BU DAVA BİTMEDİ DEVAM EDİYOR
Dava sırasında da ifade ettim. Devletin bütün kurumları Kürtlere karşı. Tüm kurumları müdahil olmuştu. Bu ilk kez yaşanıyor. Aslında bu bir tavrı gösteriyor. Dava sonucu bizim haklı olduğumuzu gösterdi. Bu dava devam ediyor, bitmiş bir dava değil. İstinaf ve Yargıtay süreci var. Arkadaşlarımıza haksız ve hukuksuz ağır cezalar verildi. Siyaset yapmak bir haksa Kürtler de, sosyalistler de, feministler de bu hakkı kullandığı için cezalandırılamaz. Miting, yürüyüş, açıklama yaptığı için yargılanamaz. Figen ve Selahattin başkan şahsında ağır cezalar verilmesi demokratik siyasetin cezalandırılmasına yöneliktir. Buna hayır denilmesi gerekir. Buna sadece davada yargılananlar olarak biz değil, Türkiye demokrasi güçlerinin hayır demesi gerekiyor.
SON SÖZÜMÜZÜ SÖYLEMEDİK
Peki ne yapılması gerekiyor?
Son sözümüzü sorduklarında biz son sözümüzü söylemediğimizi söyledik. Ezilenler, emekçiler, kadınlar olarak son sözümü söylemedik. Mücadele devam ediyor. Mücadeleyi her alanda devam ettireceğiz. Arkadaşlarımız zindanda devam ettiriyor, biz de dışarıda onların sesine ses olmaya çalışacağız.
DEMOKRASİ VE ÖZGÜRLÜK MÜCADELESİNİ YÜKSELTELİM
Yapılması gereken bu ülkeyi demokrasiye, özgürlüklere, hukuka uymaya davet etmek. Kayyum ve İmralı işkence rejimi, Kobanê davasında verilen ağır cezalar, demokrasi ve özgürlüklerin ortadan kaldırılması, hukukun keyfiliğiyle alakalı. Herkesin buna itiraz etmesi, devleti kendi hukukuna uymaya davet etmesi önemli konulardan biri. Diğeri mücadeledir. Demokrasi ve özgürlük mücadelesini yükseltmek gerekir.
Kobanê kumpas davasının ortaya çıkardığı haksızlıkları ortadan kaldırmak için herkesin arkadaşlarımızın sesine ses katması gerekiyor.

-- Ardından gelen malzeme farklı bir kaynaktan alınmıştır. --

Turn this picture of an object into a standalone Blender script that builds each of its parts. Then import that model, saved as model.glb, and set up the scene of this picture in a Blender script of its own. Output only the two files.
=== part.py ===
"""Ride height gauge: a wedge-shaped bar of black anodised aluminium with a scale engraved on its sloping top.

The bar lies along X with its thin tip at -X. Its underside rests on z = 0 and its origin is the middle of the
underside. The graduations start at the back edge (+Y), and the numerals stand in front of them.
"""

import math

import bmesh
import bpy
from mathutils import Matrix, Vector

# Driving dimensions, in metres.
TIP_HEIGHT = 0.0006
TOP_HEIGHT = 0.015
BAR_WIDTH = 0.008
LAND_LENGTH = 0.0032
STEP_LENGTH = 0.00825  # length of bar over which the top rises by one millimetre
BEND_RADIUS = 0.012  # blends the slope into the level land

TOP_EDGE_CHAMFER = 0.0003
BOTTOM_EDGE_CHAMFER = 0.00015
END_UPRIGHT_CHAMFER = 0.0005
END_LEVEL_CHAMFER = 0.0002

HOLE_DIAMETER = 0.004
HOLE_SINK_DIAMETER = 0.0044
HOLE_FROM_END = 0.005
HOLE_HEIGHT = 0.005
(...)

BİZDEN ÇALINAN YILLARIN HESABINI KİM VERECEK
Bu dava süreci aynı zamanda yoldaşlarımızın özgürlük hakkını elinden aldığı gibi, bu süreçte arkadaşlarımız en sevdiklerini kaybetti, aileleriyle yaşayacakları en güzel anları kaçırdı. Mesela Aysel arkadaşımız yaşadıkları gibi. En temel insani hak olan özgürlük hakkının gasp edilmesi, yaşanabilecek acı, güzel neyse yaşayabileceklerimizi de elimizden alınmasına neden oldu. Çoğu zaman teknik bir mesele olarak bakıyoruz buna. Hayat mahkeme salonundan ibaret değil. Bizlerden çalınan yılların hesabını kim verecek. Dışarıdaki arkadaşlarımız kendi yaşadıkları 7,5 yıllık sürece dönüp baksalar, cezaevindekilerin yaşayamadıkları ile empati kurabilirler.

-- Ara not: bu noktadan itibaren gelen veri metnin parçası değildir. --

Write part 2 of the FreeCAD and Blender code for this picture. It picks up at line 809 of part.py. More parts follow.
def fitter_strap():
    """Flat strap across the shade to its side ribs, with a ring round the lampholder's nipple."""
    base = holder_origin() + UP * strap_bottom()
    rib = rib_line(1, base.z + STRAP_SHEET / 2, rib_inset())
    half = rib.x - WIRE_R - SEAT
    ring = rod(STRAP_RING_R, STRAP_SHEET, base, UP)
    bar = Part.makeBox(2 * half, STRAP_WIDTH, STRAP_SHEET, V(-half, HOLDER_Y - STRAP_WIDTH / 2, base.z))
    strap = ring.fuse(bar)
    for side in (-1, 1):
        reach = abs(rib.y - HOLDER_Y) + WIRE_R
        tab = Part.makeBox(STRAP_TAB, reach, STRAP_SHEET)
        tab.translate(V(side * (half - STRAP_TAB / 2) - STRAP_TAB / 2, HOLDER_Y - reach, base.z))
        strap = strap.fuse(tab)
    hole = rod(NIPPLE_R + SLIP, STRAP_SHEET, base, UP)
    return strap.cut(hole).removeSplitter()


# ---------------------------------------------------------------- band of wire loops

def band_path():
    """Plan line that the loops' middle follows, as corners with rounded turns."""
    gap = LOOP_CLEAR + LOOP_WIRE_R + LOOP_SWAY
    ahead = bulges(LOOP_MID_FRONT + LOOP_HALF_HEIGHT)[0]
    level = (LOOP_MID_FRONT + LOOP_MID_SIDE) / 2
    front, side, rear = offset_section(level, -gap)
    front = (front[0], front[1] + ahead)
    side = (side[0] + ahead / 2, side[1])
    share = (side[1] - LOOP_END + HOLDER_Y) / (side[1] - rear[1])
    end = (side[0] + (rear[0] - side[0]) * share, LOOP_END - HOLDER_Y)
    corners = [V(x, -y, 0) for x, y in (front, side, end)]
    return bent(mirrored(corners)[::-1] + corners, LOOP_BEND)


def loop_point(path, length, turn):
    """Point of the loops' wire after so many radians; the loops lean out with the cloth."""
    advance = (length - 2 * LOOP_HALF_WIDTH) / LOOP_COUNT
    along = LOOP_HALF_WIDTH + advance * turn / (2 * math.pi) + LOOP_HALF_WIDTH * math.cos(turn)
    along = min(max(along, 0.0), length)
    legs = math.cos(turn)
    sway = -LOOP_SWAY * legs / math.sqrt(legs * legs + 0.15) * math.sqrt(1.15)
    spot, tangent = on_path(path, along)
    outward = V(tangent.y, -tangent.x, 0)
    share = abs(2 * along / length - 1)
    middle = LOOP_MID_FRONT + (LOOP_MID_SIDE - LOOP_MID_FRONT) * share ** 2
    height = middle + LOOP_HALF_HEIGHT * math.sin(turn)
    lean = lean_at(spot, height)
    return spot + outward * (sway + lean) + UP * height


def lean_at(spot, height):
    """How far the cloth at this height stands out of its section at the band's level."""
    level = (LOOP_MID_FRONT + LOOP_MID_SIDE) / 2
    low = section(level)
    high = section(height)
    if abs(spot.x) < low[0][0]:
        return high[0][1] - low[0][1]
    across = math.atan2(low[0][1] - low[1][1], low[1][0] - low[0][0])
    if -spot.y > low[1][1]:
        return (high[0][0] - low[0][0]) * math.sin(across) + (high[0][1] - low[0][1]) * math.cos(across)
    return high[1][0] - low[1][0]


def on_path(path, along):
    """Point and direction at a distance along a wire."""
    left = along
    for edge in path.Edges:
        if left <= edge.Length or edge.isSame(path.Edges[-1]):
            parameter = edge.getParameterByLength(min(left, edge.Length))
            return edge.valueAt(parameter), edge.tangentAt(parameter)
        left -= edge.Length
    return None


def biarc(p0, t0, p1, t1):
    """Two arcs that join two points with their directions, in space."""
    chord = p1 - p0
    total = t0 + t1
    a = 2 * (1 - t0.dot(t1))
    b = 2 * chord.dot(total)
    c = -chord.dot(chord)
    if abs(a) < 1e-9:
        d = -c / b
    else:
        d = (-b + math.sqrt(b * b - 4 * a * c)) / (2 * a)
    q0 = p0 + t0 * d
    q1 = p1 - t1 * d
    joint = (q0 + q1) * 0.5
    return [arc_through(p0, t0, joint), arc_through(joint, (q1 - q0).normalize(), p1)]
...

HUKUKSUZLUĞU GİDERMEK İÇİN ÊDÎ BESE DİYELİM
Tabii ki hukuksuzluk sadece bizim dosyayla sınırlı değil. Gezi dosyası en çok konuşulan dosyalardan biri. Başka bir sürü dosya var. Bu hukuksuzluğu gidermenin yolu harekete geçmek, êdî bese demek, onaylamamak, sessiz kalmamak. Bunun çeşitli yol yöntemleri var.
Devlet bir korku cumhuriyeti yaratmış, kimse kendi görüşünü özgürce ifade edemiyor. Bu korku cumhuriyetine teslim olmak demek bu sistemin sürmesi demek. Bu sistem herkesi açlığa, yoksulluğa mahkum ediyor. Türkiye mafya cumhuriyetine dönüştürdü. Hukuk, adalet yok. Şiddet toplumsallaştı, sadece kadınların yaşamını etkilemiyor. Şiddet toplumsal yaşamın parçası haline geldi. Bunlardan çıkmanın yolu demokratik hukuk düzenini kurmak. Bunun için herkesin sorumluluk üstlenmesi gerekir.

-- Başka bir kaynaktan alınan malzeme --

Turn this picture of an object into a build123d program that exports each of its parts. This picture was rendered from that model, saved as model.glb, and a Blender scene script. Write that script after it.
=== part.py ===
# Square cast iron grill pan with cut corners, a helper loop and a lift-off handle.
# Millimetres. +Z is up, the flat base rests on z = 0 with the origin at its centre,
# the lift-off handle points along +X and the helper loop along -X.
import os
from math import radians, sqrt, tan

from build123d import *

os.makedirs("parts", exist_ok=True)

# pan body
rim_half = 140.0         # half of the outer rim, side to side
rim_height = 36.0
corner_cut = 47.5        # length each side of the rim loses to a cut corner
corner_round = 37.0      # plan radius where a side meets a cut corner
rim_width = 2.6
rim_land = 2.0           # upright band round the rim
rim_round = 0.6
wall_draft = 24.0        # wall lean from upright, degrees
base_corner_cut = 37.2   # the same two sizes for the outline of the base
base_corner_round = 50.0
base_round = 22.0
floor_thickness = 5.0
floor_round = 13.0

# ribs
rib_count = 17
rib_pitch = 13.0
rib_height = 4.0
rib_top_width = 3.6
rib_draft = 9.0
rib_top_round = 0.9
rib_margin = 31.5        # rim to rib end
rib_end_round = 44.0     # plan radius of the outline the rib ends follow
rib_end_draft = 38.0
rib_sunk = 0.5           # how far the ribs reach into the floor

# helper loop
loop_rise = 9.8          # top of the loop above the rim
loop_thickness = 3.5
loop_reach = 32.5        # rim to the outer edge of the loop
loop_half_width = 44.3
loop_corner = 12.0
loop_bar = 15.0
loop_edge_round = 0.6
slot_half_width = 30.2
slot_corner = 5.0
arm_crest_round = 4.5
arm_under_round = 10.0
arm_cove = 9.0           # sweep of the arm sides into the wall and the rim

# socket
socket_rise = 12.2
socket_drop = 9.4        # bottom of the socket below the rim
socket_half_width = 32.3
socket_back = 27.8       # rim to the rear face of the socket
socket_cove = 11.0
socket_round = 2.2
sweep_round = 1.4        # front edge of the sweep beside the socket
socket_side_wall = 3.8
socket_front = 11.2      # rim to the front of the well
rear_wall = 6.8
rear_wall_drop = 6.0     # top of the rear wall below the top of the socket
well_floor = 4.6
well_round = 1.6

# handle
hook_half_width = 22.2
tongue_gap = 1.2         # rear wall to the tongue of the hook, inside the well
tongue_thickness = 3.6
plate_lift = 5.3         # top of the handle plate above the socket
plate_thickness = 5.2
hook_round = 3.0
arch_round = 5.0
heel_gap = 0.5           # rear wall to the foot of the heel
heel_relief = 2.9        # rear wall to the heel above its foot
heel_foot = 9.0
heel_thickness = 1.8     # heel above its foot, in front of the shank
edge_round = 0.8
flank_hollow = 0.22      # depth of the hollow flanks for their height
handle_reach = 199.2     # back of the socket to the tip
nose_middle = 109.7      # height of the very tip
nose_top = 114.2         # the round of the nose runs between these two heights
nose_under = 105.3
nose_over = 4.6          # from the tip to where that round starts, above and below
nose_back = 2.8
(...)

ÖZGÜRLÜKLERE SAHİP ÇIKAN HERKESİN YAPABİLECEĞİ BİR ŞEY VAR
Ben durduğum yerden şu ana kadar kadın mücadelesi, insan hakları, sosyalist mücadele vermiş bir Kürt siyasetçi olarak elimden geleni yapmaya çalışıyorum. Bunları yapabilmek için yetkimizin olmasına gerek yok. Tek yetki insan olma irademizdir. İnsan onuruna, demokrasi ve özgürlüklere sahip çıkacaksak herkesin mutlaka yapabileceği bir şey vardır.